[CAD and scene scripts]
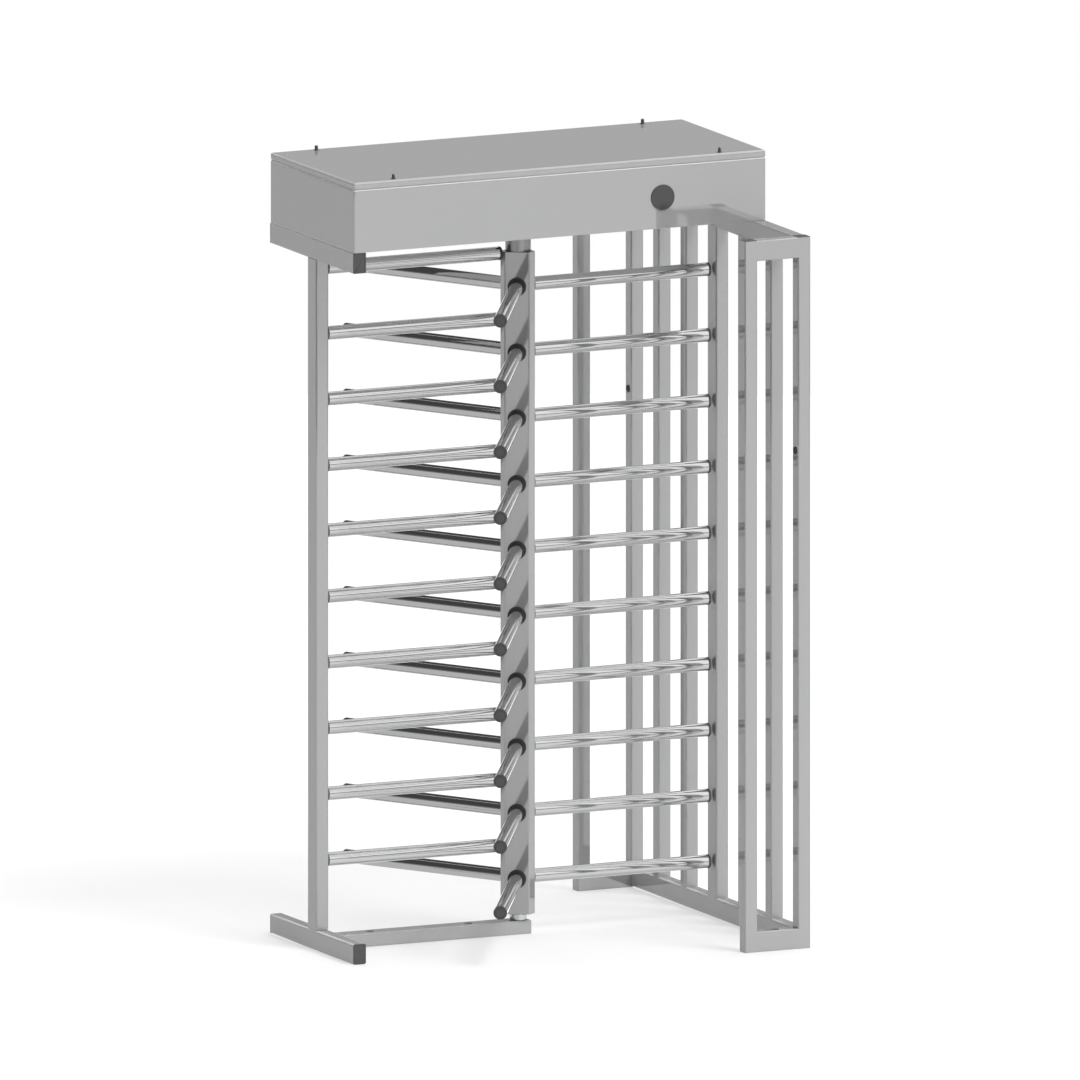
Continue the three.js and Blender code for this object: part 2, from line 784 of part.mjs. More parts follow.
function header() {
  return group(
    headerCase(),
    headerLid(),
    indicatorLens("front_indicator_lens", -1),
    indicatorLens("rear_indicator_lens", 1),
    headerBeam(),
    upperBearingHousing(),
    driveMotor(),
    drivePinion(),
    lockBolt("lock_bolt_in", 1),
    lockBolt("lock_bolt_out", -1),
    twinLockSolenoid(),
    controllerBox(),
  );
}

const turnstile = group(leftStand(), guardCage(), rotor(), lowerPivot(), header());

export default turnstile;
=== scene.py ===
import math

import bmesh
import bpy
from mathutils import Matrix, Vector


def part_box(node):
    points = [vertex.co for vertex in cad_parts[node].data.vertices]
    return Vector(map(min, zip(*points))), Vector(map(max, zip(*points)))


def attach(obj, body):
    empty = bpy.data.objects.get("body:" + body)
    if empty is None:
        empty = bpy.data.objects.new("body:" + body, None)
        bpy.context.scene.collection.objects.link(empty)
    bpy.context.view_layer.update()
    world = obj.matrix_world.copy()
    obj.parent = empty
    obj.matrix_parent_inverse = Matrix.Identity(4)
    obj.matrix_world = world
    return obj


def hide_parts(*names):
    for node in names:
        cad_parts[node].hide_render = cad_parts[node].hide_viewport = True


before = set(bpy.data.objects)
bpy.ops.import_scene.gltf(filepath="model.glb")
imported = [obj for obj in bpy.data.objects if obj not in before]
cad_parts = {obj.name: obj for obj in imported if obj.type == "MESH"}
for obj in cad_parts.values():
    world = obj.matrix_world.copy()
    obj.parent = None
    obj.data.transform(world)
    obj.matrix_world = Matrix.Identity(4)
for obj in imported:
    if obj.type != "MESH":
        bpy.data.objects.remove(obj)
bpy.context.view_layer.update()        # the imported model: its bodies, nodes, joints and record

halfTurn = math.pi
fullTurn = 2 * math.pi
up = Vector((0, 0, 1))
creaseAngle = math.radians(32)        # a sharper edge than this isn't shaded smooth
samePlace = 1e-6        # nearer points and levels than this are the same
aligned = 0.9        # cosine above which an edge or a face points along an axis
flatFace = 0.999        # the same for the flat ends of a turned shape
seatGap = 0.0003        # between solids that touch, as in the CAD model
cutReach = 0.01        # how far a cutter runs past the wall that it opens

# Camera at the photograph's viewing angle, without perspective
cameraSet = {
    "azimuth": math.radians(-25.14),
    "elevation": math.radians(10.0),
    "pictureWidth": 3.1295,
    "pictureCentre": Vector((0.1416, 0.1520, 1.1209)),
    "distance": 9.0,
}


def makeCamera():
    azimuth = cameraSet["azimuth"]
    elevation = cameraSet["elevation"]
    back = Vector((math.sin(azimuth), -math.cos(azimuth), 0)) * math.cos(elevation)
    back += up * math.sin(elevation)
    lens = bpy.data.cameras.new("photoCamera")
    lens.type = "ORTHO"
    lens.ortho_scale = cameraSet["pictureWidth"]
    camera = bpy.data.objects.new("photoCamera", lens)
    camera.location = cameraSet["pictureCentre"] + back * cameraSet["distance"]
    camera.rotation_euler = (-back).to_track_quat("-Z", "Y").to_euler()
    bpy.context.scene.collection.objects.link(camera)
    bpy.context.scene.camera = camera


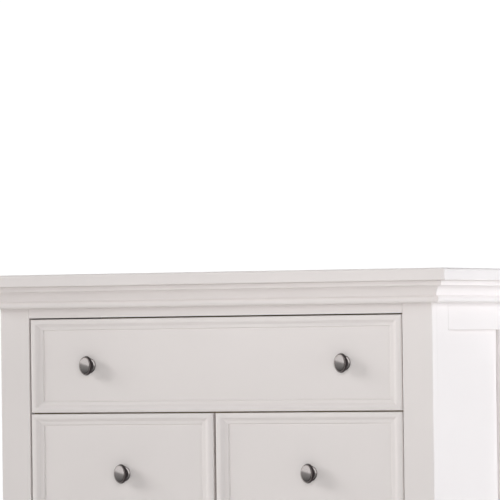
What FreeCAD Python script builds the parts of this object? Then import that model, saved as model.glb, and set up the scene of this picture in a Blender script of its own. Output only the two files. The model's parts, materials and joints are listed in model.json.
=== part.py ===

_What is expected_
Return nothing but the lines from the start of the listing above through the line containing "joints and record", exactly as given.

_Final result_
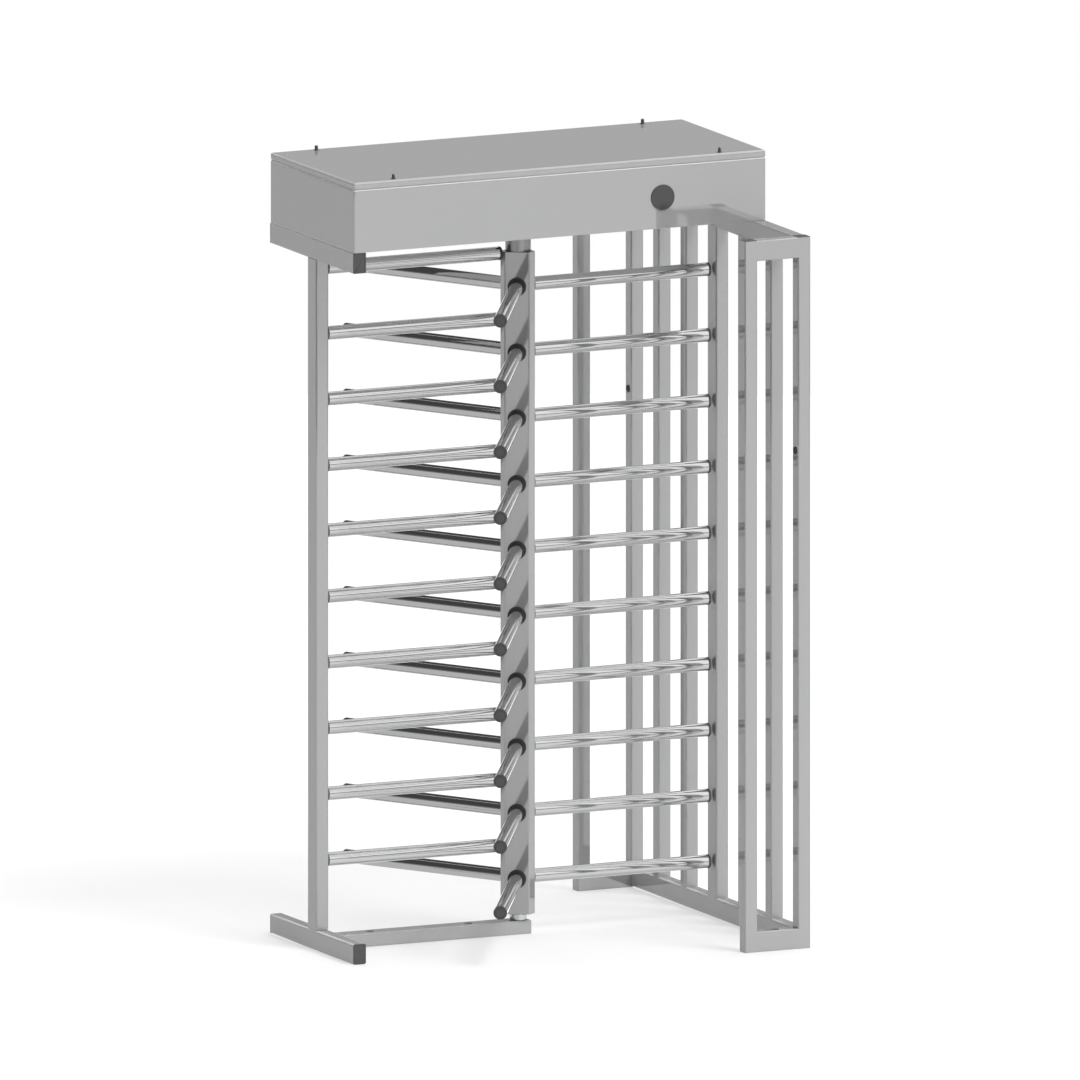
Continue the three.js and Blender code for this object: part 2, from line 784 of part.mjs. More parts follow.
function header() {
  return group(
    headerCase(),
    headerLid(),
    indicatorLens("front_indicator_lens", -1),
    indicatorLens("rear_indicator_lens", 1),
    headerBeam(),
    upperBearingHousing(),
    driveMotor(),
    drivePinion(),
    lockBolt("lock_bolt_in", 1),
    lockBolt("lock_bolt_out", -1),
    twinLockSolenoid(),
    controllerBox(),
  );
}

const turnstile = group(leftStand(), guardCage(), rotor(), lowerPivot(), header());

export default turnstile;
=== scene.py ===
import math

import bmesh
import bpy
from mathutils import Matrix, Vector


def part_box(node):
    points = [vertex.co for vertex in cad_parts[node].data.vertices]
    return Vector(map(min, zip(*points))), Vector(map(max, zip(*points)))


def attach(obj, body):
    empty = bpy.data.objects.get("body:" + body)
    if empty is None:
        empty = bpy.data.objects.new("body:" + body, None)
        bpy.context.scene.collection.objects.link(empty)
    bpy.context.view_layer.update()
    world = obj.matrix_world.copy()
    obj.parent = empty
    obj.matrix_parent_inverse = Matrix.Identity(4)
    obj.matrix_world = world
    return obj


def hide_parts(*names):
    for node in names:
        cad_parts[node].hide_render = cad_parts[node].hide_viewport = True


before = set(bpy.data.objects)
bpy.ops.import_scene.gltf(filepath="model.glb")
imported = [obj for obj in bpy.data.objects if obj not in before]
cad_parts = {obj.name: obj for obj in imported if obj.type == "MESH"}
for obj in cad_parts.values():
    world = obj.matrix_world.copy()
    obj.parent = None
    obj.data.transform(world)
    obj.matrix_world = Matrix.Identity(4)
for obj in imported:
    if obj.type != "MESH":
        bpy.data.objects.remove(obj)
bpy.context.view_layer.update()        # the imported model: its bodies, nodes, joints and record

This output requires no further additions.